In fact there is a class structure inside the magical community, though we don't get to learn much about it, the way you don't get to learn much about the working classes of 19th-century England from the novels of Austen or Thackeray. You meet a bus driver (Stan Shunpike) here, a conman there (Mundungus Fletcher), and Madam Rosmerta tending bar at the Three Broomsticks, and then all the unhappy Squibs born without magical abilities to wizarding families, and you begin to learn, if you're paying attention, that not everybody gets to go to magic school: Hogwarts educates two kinds of elites, basically, a landed aristocracy with vast quantities of money and their own (house elf) slaves, as represented by the awful Malfoy and Black and Lestrange families, and a relatively impoverished civil service, represented by the Weasleys, in the same way as Victorian Rugby and Harrow raised up the sons of dukes and earls and also the future district officers of India and Burma, managers and artists, priests and journalists, and academics, genteel but fated to work for a living.In this way there is a point in what Douthat and his toad say, that the stories are
about “the legitimacy of authority that comes from schools” — Ivy League schools, elite schools, U.S. News & World Report top 100 schools. And because “contemporary liberalism is the ideology of imperial academia, funneled through media and nonprofits and governmental agencies but responsible ultimately only to itself,” a story about a wizarding academy is the perfect fantasy story for the liberal meritocracy to tell about itself.
But it's not the point that he means to make; he's completely wrong when he supposes that the Hogwarts graduates are an elite with respect to the Muggles, or that they rule over them, in a kind of neglectful colonial manner. They're an elite only inside their own hidden and endangered community, not out in the Muggle world where they just look weird.Actually there's something there Ross could have been working with. The Hogwarts school, the only institution for the education of witches and wizards in England, admits maybe 120 kids a year (15 boys and 15 girls for each of the four houses, judging from descriptions of the dormitories), and there have to be thousands of low-class magical folk, alongside the goblins and house elves, with more or less no social status, the wizarding poor. And they have no political voice: there's no hint of electoral democracy in the wizarding world, run by a Hong Kong–style bureaucracy where the leadership changes only in the occasional Ministry coup.
There's a Wizarding Working Class, in fact, impoverished and hopeless, and I have the distinct impression that they include a kind of woodchuck component lit by pride in their wizardly racial purity and hatred of the cosmopolitan "Mudblood". These are the people, for instance, who give birth to the wicked Lord Voldemort himself—the miserable Gaunt family, clinging to the memory of their past distinction (they're descendants of the ancient hero Salazar Slytherin), whose daughter is seduced and abandoned by the handsome Muggle Tom Riddle. Thus Voldemort, a.k.a. Tom Riddle Jr., is a "half-blood" himself, but his followers don't know that.

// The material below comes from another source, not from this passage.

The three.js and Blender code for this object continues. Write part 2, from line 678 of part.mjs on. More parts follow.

And while the "good" characters concern themselves with the problems of people beyond, from Arthur Weasley and his passionate interest in all things Muggle through Hagrid and his anxiety for endangered magical animals to Hermione and her brave campaign against the enslavement of the house elves, nobody cares at all about the magical WWC until Lord Voldemort comes along in his Death Eater quest for total power, using an anti-"Mudblood" crusade to attract supporters. Because although the Death Eaters we really get to know are all aristocrats, it seems clear to me that the following has to be broader than that: it certainly includes giants and werewolves, but it also includes wizards and witches of the disadvantaged class: the ones, for example, who make up Voldemort's SS organization, the Snatchers, who roam Britain in search of Muggle-borns, Blood Traitors, and Undesirables toward the end of the saga.
You see where I'm going here. Voldemort is not Donald J. Trump—he's the second most skillful wizard in the world, in spite of his dismal birth—although his principal flaw is Trump-like, his inability to care about any person other than himself. But his movement is very like Trumpism, moving the same kind of coalition of racists and opportunists drawn from among the princely, official, and hillbilly classes.

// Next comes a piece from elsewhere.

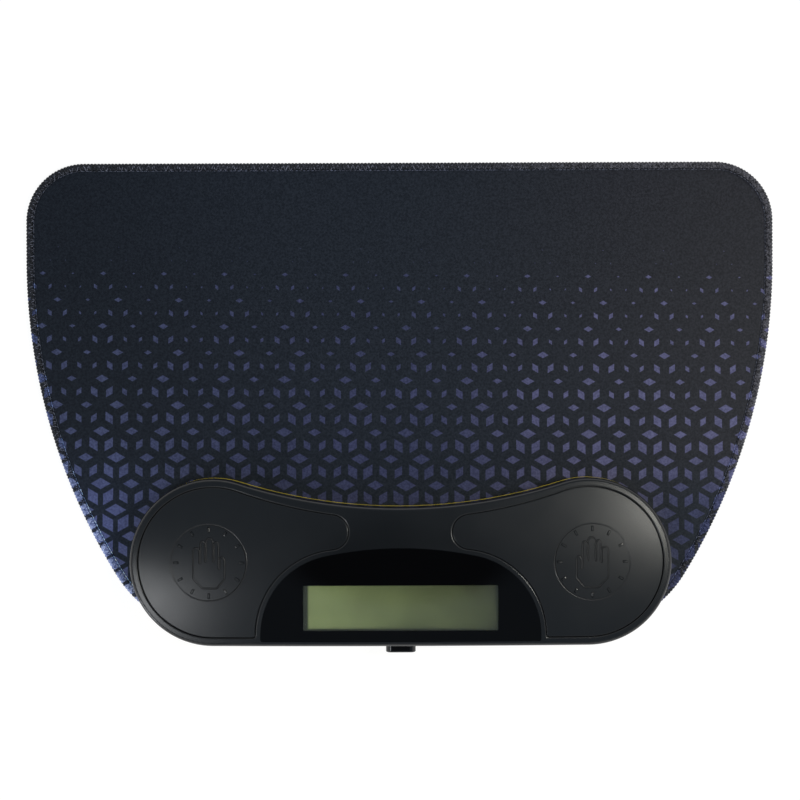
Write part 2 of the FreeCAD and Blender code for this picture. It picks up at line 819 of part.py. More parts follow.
def display_window():
    return crown_layer(panel_outline(-window_clearance), window_sunk, window_thickness)


def window_mask():
    """The print on the back of the window, open where the display is read."""
    mask = crown_layer(panel_outline(-window_clearance), window_sunk + window_thickness, mask_thickness)
    half_x, half_y = glass_x - view_margin_x, glass_half_y - view_margin_y
    return mask.cut(rounded_box(0, view_y, half_x, half_y, view_corner_r, base_z, high_z))


def lcd_glass():
    return block((-glass_x, glass_x), (glass_front_y, glass_back_y), (glass_z, glass_top))


def lcd_reflector():
    reach = glass_x - reflector_inset
    back = glass_back_y - 2 * strip_inset - strip_width
    return block((-reach, reach), (glass_front_y + strip_inset, back), (reflector_z, glass_z))


def lcd_connector_strip():
    """Striped rubber that carries the signals from the board up to the glass."""
    reach = glass_x - strip_end_inset
    back = glass_back_y - strip_inset
    return block((-reach, reach), (back - strip_width, back), (board_top, glass_z))


def lcd_frame():
    """The frame that holds glass, reflector and strip on the board, with a lip over the glass."""
    outside, lip, room = frame_clearance + frame_wall, frame_lip_reach, frame_clearance
    body = rounded_box(0, view_y, glass_x + outside, glass_half_y + outside, frame_corner_r, board_top,
                       frame_top)
    seat = block((-glass_x - room, glass_x + room), (glass_front_y - room, glass_back_y + room),
                 (board_top - past, glass_top))
    window = rounded_box(0, view_y, glass_x - lip, glass_half_y - lip, view_corner_r, board_top,
                         frame_top + past)
    return body.cut([seat, window])


def main_circuit_board():
    half_y = (board_back_y - board_front_y) / 2
    board = rounded_box(0, board_front_y + half_y, board_x, half_y, board_corner_r, board_z, board_top)
    return board.cut(posts(board_post_places(), small_screw_r + hole_clearance, board_z - past,
                           board_top + past))


def timer_chip():
    """The timing chip under its drop of resin, on the underside of the board."""
    radius = (chip_r ** 2 + chip_height ** 2) / (2 * chip_height)
    ball = Part.makeSphere(radius, Vector(chip_x, view_y, board_z - chip_height + radius))
    return ball.common(block((chip_x - radius, chip_x + radius), (view_y - radius, view_y + radius),
                             (board_z - radius, board_z)))


def quartz_crystal():
    start = Vector(crystal_x, view_y, board_z - crystal_r)
    can = Part.makeCylinder(crystal_r, crystal_length, start, Vector(1, 0, 0))
    return can.makeChamfer(crystal_bevel, end_edges(can))


# Power button

def power_button():
    tip_y = front_y - button_proud
    cap = stadium(button_width / 2, button_height / 2, tip_y, flange_y + embed)
    cap = cap.makeFillet(button_round, [edge for edge in cap.Edges if edge.BoundBox.YMax < tip_y + touch])
    flange = stadium(button_width / 2 + button_flange_reach_x, button_height / 2 + button_flange_reach_z,
                     flange_y, flange_y + button_flange)
    return united([cap, flange, rod(button_stem_r, flange_y, stem_y)])


def power_switch():
    body = block((-switch_width / 2, switch_width / 2), (switch_y, switch_y + switch_depth),
                 (switch_z - switch_height / 2, board_z))
    bore_depth = plunger_grip + button_travel + plunger_end_gap
    return body.cut(rod(plunger_r + plunger_clearance, switch_y - past, switch_y + bore_depth))


def power_switch_plunger():
    return rod(plunger_r, stem_y, switch_y + plunger_grip)


# Battery bay

def battery_door():
    door = united([door_plate(0, door_z, door_top)] + door_tongues(0))
    cuts = [post(door_screw_x, bay_y, small_screw_r + hole_clearance, door_z - past, door_top + past),
            post(door_screw_x, bay_y, small_head_r + hole_clearance, door_z - past, door_head_z)]
    for index in range(grip_count):
        x = -door_x + grip_from_end + index * grip_pitch
        cuts.append(block((x, x + grip_width), (bay_y - grip_length / 2, bay_y + grip_length / 2),
                          (door_z - past, door_z + grip_depth)))
    return door.cut(cuts)


def battery_door_screw():
    tip_z = floor_z + door_boss_height - 2 * embed
    return screw(door_screw_x, bay_y, door_head_z, tip_z, small_head_r, small_head_height, small_screw_r)


def cell_y(side):
    return bay_y + side * (cell_r + cell_clearance / 2)


def cell(side):
    """One dry cell. Its nub points to the +X end on one side of the bay, and to -X on the other."""
    y, start_x = cell_y(side), side * (cell_length / 2 - embed)
    can = Part.makeCylinder(cell_r, cell_length, Vector(-cell_length / 2, y, cell_z), Vector(1, 0, 0))
    can = can.makeChamfer(cell_bevel, end_edges(can))
    nub = Part.makeCylinder(cell_nub_r, cell_nub_length + embed, Vector(start_x, y, cell_z),
                            Vector(side, 0, 0))
    return united([can, nub])


def battery_contacts():
    """Four spring strips, each bowed from the bay's end wall towards the end of its cell."""
    contacts = []
    half_height, half_width = contact_height / 2, contact_width / 2
    for end, side in ((1, 1), (1, -1), (-1, 1), (-1, -1)):
        reach = cell_length / 2 + contact_play + (cell_nub_length if end == side else 0.0)
        arcs = []
        for foot, touch in ((bay_x - contact_thickness, reach), (bay_x, reach + contact_thickness)):
            y = cell_y(side) - half_width
            arcs.append([Vector(end * foot, y, cell_z - half_height), Vector(end * touch, y, cell_z),
                         Vector(end * foot, y, cell_z + half_height)])
        inner, outer = arcs
        outline = [Part.Arc(*inner).toShape(), Part.makeLine(inner[2], outer[2]),
                   Part.Arc(*reversed(outer)).toShape(), Part.makeLine(outer[0], inner[0])]
        contacts.append(Part.Face(Part.Wire(outline)).extrude(Vector(0, contact_width, 0)))
    return Part.makeCompound(contacts)


# Cables

def bent_path(points, radius):
    """Straight runs joined by tangent arcs of one radius."""
    edges, start = [], points[0]
    for before, corner, after in zip(points, points[1:], points[2:]):
        back, ahead = (before - corner).normalize(), (after - corner).normalize()
        half_turn = (math.pi - back.getAngle(ahead)) / 2
        cut = radius * math.tan(half_turn)
        first, last = corner + back * cut, corner + ahead * cut
        middle = corner + (back + ahead).normalize() * (radius / math.cos(half_turn) - radius)
        edges += [Part.makeLine(start, first), Part.Arc(first, middle, last).toShape()]
        start = last
    edges.append(Part.makeLine(start, points[-1]))
    return Part.Wire(edges)


def left_sensor_ribbon():
    """Flat cable from the sensor board up to the underside of the main board."""
    half = ribbon_thickness / 2
    low, high, y = dome_z + half, board_z - half, lobe_y - ribbon_ahead
    start, end = sensor_board_length / 2 - lobe_x, -board_x
    rise_run = ribbon_rise_share * (end - start)
    points = [Vector(start - ribbon_overlap, y, low), Vector(start + rise_run, y, low),
              Vector(end - rise_run, y, high), Vector(end + ribbon_overlap, y, high)]
    corners = [(-1, -1), (1, -1), (1, 1), (-1, 1), (-1, -1)]
    section = Part.makePolygon([points[0] + Vector(0, sy * ribbon_width / 2, sz * half)
                                for sy, sz in corners])
    return bent_path(points, ribbon_bend).makePipeShell([section], True, False)


def battery_lead(index):
    """One insulated wire from a contact, out of the bay and up to the underside of the main board."""
    y = lead_places()[index]
    out = bay_x + bay_wall + wire_reach + (1 - index) * wire_step
    landing = board_back_y - wire_landing
    points = [Vector(bay_x - contact_thickness / 2, y, lead_z), Vector(out, y, lead_z),
              Vector(out, landing, lead_z), Vector(out, landing, board_z)]
    circle = Part.Wire(Part.makeCircle(wire_r, points[0], Vector(1, 0, 0)))
    return bent_path(points, wire_bend).makePipeShell([circle], True, False)


def rubber_feet():
    feet = []
    for foot in posts(foot_places(), foot_r, mat_top, base_z + foot_recess):
        feet.append(foot.makeChamfer(foot_bevel, level_edges(foot, mat_top)))
    return Part.makeCompound(feet)


def nodes():
    """Every piece by its name, each in its own place."""
    pad, board = left_hand_pad(), left_sensor_board()
    domes, ribbon = left_contact_domes(), left_sensor_ribbon()
    return {
        "mat_rubber_base": mat_rubber_base(),
        "mat_cloth_top": mat_layer(rubber_thickness, mat_top),
        "mat_edge_stitching": mat_edge_stitching(),
        "mat_studs": mat_studs(),
        "lower_casing": lower_casing(),
        "upper_casing": upper_casing(),
        "left_hand_pad": pad,
        "right_hand_pad": mirrored(pad),
        "left_contact_domes": domes,
        "right_contact_domes": mirrored(domes),
        "left_sensor_board": board,
        "right_sensor_board": mirrored(board),
        "left_sensor_ribbon": ribbon,
        "right_sensor_ribbon": mirrored(ribbon),
        "sensor_board_screws": sensor_board_screws(),
        "display_window": display_window(),
        "window_mask": window_mask(),
        "lcd_glass": lcd_glass(),
        "lcd_reflector": lcd_reflector(),
        "lcd_frame": lcd_frame(),
        "lcd_connector_strip": lcd_connector_strip(),
        "main_circuit_board": main_circuit_board(),
        "timer_chip": timer_chip(),
        "quartz_crystal": quartz_crystal(),
        "board_screws": board_screws(),
        "power_button": power_button(),
        "power_switch": power_switch(),
        "power_switch_plunger": power_switch_plunger(),
        "battery_door": battery_door(),
        "battery_door_screw": battery_door_screw(),
        "battery_cells": Part.makeCompound([cell(1), cell(-1)]),
        "battery_contacts": battery_contacts(),
        "battery_lead_positive": battery_lead(0),
        "battery_lead_negative": battery_lead(1),
        "casing_screws": casing_screws(),
        "rubber_feet": rubber_feet(),
    }


os.makedirs("parts", exist_ok=True)
for name, shape in nodes().items():
    print(f"{name:24s} valid {shape.isValid()}  solids {len(shape.Solids)}  volume {shape.Volume:10.1f}")
    shape.exportStep(f"parts/{name}.step")
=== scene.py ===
import bmesh
import bpy
import math
import numpy as np
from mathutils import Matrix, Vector


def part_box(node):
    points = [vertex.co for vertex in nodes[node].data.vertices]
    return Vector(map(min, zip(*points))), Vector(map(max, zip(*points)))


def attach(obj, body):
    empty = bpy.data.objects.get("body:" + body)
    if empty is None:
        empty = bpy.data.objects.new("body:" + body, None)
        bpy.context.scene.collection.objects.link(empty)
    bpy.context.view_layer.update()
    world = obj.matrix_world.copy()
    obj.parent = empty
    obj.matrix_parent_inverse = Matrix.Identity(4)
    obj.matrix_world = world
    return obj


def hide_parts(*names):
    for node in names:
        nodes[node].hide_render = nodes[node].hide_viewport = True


# A speed cube timer snapped onto its printed cloth mat, seen from straight above.
# The case, window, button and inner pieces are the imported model's own. This file adds the cloth,
# its overlocked edge and the moulded signs on the hand pads, and gives everything its finish.

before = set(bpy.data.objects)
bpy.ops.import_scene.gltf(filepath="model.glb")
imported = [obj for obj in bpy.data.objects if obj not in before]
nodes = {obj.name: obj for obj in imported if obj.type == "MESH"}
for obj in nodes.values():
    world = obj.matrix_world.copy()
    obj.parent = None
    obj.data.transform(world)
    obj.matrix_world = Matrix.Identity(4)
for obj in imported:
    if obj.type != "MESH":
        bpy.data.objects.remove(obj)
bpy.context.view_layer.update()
mm = 0.001

# Size and plan of the mat, and the dome of the case, as the solids have them, in millimetres
matPlan = {
    "width": 405.0,
    "depth": 254.6,
    "backY": 132.0,
    "backCornerR": 31.5,
    "frontCornerR": 65.0,
    "sideR": 325.0,
    "widestFromBack": 53.0,
    "top": 3.0,
    "arcPoints": 240,       # on each arc of the outline, before it is divided evenly
}
caseDome = {
    "top": 27.0,
    "lengthR": 1500.0,
    "depthR": 450.0,
    "lobeX": 100.4,
    "lobeY": -83.35,
}


# Camera and light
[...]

But Douthat's too busy with his "liberals are the real racists" message to see that. And then the other thing is that he really believes in the world of his own interpretation of the Potter stories, divided between the unlettered masses and the gifted elite (of which he himself, old Southern blood and Harvard finish, is an unquestioned member) that must rule them, so that the moral for him is that you mustn't let the masses get out of hand:
Because after all it was mostly Muggles, not some dark conspiracy by the Slytherin sort of conservatives, who put Donald Trump in power.
It is Muggles who keep turning to parties of the far left and farther right, Muggles who drift into radicalism and set off bombs. Mass migration, rising nationalism, Islamic terrorism, rural despair — many disruptive forces in our era flow from global Muggledom’s refusal to just be a tame and subsidized surplus population, culled for its best and brightest, living only for the hope that occasionally a gifted son or daughter might be lifted up....
In our universe, though, the meritocracy of talent expects the chosen to actually go out and try to rule. On the evidence we have, they are not particularly good at it. And how to lead wisely in a society where most people did not go to Hogwarts is a lesson that J. K. Rowling’s lovely, lively, but ultimately childish novels do not teach.
In the first place, it certainly was a conspiracy, Ross. And you're a Death Eater, though nobody told you about it. They just wouldn't let you in on it because you're too snobby and soft, like poor little Draco unable to do his assigned job and murder the headmaster. The way they're openly and frankly working-and-failing right now to collect their spoils, from the tax breaks for the Kochs to the sanctions breaks for the Putins to grabbing contracts for the Trumps, while the hillbillies are again totally forgotten, shows what kind of conspiracy it was. In the second place, tell me more about those Muggle far-left parties and Islamic terrorists, because last I heard, both tended to recruit a good deal more among the elite than otherwise. Which has been a deep problem for the left since forever.In general, you know, I think it's also a deep problem for society—that more people at more social levels don't participate in political action. Rowling's novels don't teach that either, I'm afraid, but that doesn't bother me, because the political propriety of a book's moral isn't what I love it for. Though I do also love the moral that is there, that sometimes the most gifted one isn't the one who's brought up knowing he's going to Hogwarts but the one who's sleeping in the cupboard under the stairs.